Thanks dlethe for letting me know that RAID5 SSDs will not boot without really expensive hardware or wasted space, so I guess I will stick with RAID 0.

I still do not have a definitive answer if drives packaged as "60GB are the same real capacity (combined NAND chip size) as those labeled "64GB"  For instance, is the OCZ Synapse Cache SYN-25SAT3-64G equal in capacity to OCZ Vertex 3 VTX3-25SAT3-60G (even though I know other specs are different, both have SandForce SF-2281 controllers)
I've done the spack cleanup and got about 3 gigs of disk,so it does work.
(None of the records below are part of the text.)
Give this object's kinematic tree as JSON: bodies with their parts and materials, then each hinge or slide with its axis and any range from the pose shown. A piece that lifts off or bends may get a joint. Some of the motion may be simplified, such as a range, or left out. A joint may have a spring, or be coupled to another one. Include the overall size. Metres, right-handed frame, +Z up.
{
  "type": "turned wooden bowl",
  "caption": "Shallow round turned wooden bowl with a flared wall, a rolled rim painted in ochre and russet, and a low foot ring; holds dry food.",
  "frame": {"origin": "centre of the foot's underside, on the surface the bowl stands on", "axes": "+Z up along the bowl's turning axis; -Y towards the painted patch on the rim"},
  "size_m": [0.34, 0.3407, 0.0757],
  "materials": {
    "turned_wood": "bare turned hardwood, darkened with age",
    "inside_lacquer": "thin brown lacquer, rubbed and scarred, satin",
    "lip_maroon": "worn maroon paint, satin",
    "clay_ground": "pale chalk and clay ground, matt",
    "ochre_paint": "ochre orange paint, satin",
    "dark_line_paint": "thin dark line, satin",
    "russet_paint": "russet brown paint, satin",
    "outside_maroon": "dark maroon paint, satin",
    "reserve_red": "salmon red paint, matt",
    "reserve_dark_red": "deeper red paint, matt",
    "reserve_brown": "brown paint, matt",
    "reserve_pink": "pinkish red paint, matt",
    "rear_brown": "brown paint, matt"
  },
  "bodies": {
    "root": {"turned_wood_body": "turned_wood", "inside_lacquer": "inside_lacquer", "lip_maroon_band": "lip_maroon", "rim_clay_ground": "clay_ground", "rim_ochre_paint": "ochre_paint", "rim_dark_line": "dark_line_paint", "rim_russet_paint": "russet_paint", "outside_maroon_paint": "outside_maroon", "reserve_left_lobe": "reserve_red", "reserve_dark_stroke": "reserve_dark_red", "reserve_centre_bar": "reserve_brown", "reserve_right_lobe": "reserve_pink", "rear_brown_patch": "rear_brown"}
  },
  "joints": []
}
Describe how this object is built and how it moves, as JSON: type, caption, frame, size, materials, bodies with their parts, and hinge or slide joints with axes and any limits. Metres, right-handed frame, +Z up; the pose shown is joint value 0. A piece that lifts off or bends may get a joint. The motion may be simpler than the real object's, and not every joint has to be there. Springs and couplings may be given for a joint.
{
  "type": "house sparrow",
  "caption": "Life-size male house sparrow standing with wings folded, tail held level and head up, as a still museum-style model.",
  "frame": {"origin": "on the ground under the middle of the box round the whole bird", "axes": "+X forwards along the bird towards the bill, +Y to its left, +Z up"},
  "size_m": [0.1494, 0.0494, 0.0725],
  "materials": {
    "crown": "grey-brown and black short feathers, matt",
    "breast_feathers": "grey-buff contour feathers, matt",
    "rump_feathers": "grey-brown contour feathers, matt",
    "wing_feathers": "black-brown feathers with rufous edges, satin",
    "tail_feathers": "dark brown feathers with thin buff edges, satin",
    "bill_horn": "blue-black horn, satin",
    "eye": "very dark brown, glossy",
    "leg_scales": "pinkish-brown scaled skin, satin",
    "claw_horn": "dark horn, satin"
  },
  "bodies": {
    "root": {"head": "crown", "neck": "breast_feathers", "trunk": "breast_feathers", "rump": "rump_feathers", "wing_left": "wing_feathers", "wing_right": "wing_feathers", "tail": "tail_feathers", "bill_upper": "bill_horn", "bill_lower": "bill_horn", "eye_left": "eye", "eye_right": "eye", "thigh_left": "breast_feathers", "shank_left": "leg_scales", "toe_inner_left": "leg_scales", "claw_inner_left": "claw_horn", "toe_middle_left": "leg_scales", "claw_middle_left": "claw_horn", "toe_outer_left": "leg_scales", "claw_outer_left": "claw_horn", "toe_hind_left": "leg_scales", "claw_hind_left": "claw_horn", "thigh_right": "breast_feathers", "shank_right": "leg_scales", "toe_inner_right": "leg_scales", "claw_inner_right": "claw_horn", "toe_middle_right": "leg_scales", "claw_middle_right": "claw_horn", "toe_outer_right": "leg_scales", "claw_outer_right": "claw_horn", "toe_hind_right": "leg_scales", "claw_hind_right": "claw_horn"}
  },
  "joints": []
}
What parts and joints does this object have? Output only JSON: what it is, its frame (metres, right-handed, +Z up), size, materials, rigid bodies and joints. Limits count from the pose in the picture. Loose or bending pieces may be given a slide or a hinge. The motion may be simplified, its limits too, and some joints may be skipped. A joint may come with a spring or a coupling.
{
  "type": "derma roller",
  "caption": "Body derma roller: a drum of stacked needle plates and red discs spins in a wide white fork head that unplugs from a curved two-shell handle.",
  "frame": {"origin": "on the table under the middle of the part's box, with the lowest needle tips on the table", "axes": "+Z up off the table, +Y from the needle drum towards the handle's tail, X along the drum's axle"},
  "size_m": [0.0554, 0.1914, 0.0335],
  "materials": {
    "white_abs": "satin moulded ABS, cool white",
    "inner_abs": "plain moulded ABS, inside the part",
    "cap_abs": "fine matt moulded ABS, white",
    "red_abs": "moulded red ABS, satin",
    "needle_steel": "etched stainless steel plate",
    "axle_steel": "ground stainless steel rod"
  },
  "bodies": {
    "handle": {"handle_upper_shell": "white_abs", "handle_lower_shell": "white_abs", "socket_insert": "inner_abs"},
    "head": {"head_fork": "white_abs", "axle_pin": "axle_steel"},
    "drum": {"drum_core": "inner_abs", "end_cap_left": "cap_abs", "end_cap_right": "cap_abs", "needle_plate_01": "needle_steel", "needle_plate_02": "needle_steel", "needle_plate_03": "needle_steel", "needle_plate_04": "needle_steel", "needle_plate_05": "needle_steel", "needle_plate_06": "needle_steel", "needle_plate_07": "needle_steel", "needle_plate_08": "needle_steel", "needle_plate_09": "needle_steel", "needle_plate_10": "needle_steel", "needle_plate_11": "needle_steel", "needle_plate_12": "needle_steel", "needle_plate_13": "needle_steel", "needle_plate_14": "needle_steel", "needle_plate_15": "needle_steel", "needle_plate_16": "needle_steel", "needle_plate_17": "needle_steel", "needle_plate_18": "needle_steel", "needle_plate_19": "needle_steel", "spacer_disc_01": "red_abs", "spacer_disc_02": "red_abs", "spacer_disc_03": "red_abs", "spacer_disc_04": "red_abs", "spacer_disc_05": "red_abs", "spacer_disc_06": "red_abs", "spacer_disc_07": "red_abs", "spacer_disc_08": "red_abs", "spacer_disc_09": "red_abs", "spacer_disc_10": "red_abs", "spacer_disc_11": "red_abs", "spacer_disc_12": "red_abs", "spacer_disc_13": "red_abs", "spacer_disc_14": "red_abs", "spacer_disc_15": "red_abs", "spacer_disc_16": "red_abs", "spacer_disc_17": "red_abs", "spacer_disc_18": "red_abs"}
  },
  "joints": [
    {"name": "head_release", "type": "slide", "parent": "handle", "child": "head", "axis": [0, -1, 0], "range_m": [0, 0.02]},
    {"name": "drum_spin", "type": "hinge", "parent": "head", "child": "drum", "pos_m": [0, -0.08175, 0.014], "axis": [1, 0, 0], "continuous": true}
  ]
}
You could try the new cache only SSD's for about a hundred bucks and maybe use WD 10k SATA drives as they are pretty fast and are cheaper than SAS or SSD
lefton4yaAuthor Commented:
Thanks again for the tips.  I cleaned about 5 GB of space from WinSxS which leaves me with about 10 GB left, but I really want to install all my programs on it (Adobe Production Suite uses 16+ GB).  The caching SSD looks interesting, but since I already have a 64GB SSD, I think I am going to by another one and RAID0 them using Windows RAID.  My question still remains, is it OK to RAID a "60GB" drive and a "64GB drive".  My guess is yes and the worse that happens is I loose 4GB of data.
RAID0 doesn't care about having same number of blocks, or even if the entire disk is used in RAID0.  With host-based RAID, you can even use part of a device in RAID1, and another part in RAID0.
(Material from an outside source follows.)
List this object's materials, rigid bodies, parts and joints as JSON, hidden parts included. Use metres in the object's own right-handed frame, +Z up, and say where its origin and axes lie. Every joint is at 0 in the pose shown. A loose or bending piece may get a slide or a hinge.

I haven't tried mixing & matching RAID0 & RAID1 on Win7 as boot device, but it will probably work.

That might be a good way to go anyway,  Allocate a equal-sized partition in each SSD starting at block0 to be a mirrored RAID1 for booting, and most important files,  then make a large RAID0 for the rest.

Then you get best of both worlds, data protection where you need it, and convenience of a larger device where you don't
lefton4yaAuthor Commented:
I decided to just clean up space on my SSD for now.  I realized you cannot BOOT windows7 to software RAID0, and my (and most other) RAID controller does not support TRIM/garbage collection, so it is not really worth RAIDing for me.  I may purchase a 128GB SSD or one of those caching SSDs in the future.

I still don't have an good answer if an SSD labeled "60GB" is equal to one labeled "64GB" and one labeled "120GB" is equal to one labeled "128GB"?